Earworms, a collaboration of artist Deborah Aschheim and composer Lisa Mezzacappa, is an exploration of language and memory through sound and space. Named after the German word Ohrwurm, a fragment of song that becomes stuck in a person's head and repeats endlessly, the project began as an experiment to cure aphasia by embedding words in memorable songs. Inspired by stories of stroke patients who had regained the ability to speak by remembering words buried in song lyrics from their past, Aschheim and Mezzacappa have created a series of installations based on a list of Aschheim’s favorite words.
Mezzacappa composed and recorded a song for each word, in collaboration with vocalist/songwriters Michelle Amador and Katy Stephan; Aschheim built a sculpture for each song, and the artists collaborate on site-specific installations that re-imagine the sound and sculptural elements for each space they inhabit. Each sculptural instrument performs a unique musical composition, based on a single word, to create a layered sonic and visual experience.

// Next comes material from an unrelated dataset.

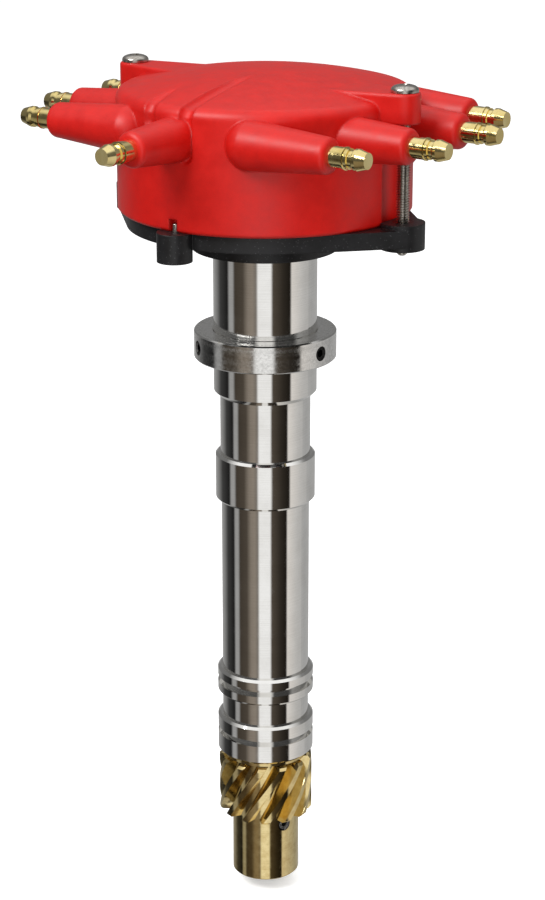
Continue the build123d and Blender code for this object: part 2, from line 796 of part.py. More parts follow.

Lisa Mezzacappa's music lives in the intersection of improvisation and
composition. Her projects as a double bassist, composer, curator and
collaborator include live performances, interactive and public works,
installation, digital works, commissions and intermedia events. Lisa
has been artist-in-residence at the Headlands Center for the Arts
(2006), the Banff International Jazz Workshop (2000), and the Painted
Bride Arts Center (2000). She holds an MA in ethnomusicology from UC
Berkeley (2003) and a BA in music from the University of Virginia
(1997), and has been awarded grants from American Composers Forum, the
City of Oakland and Meet the Composer. She currently leads her own
ensembles Before & After and duo B., and performs in nearly a dozen
original jazz, pop and chamber ensembles in the San Francisco Bay
Area, where she lives.
Deborah Aschheim has exhibited at the Frist Center for the Visual Arts in Nashville; the Armory Center for the Arts in Pasadena; Otis College of Art and Design in Los Angeles; Laguna Art Museum in Laguna Beach, CA; Consolidated Works Art Space in Seattle; and the Los Angeles Municipal Art Gallery. Since 1997, she has exhibited immersive sculptural environments that make connections between architecture, biology and public space throughout the United States and in Europe. She is the recipient of fellowships from City of Los Angeles, the New Jersey State Council for the Arts and the Pasadena Arts Commission.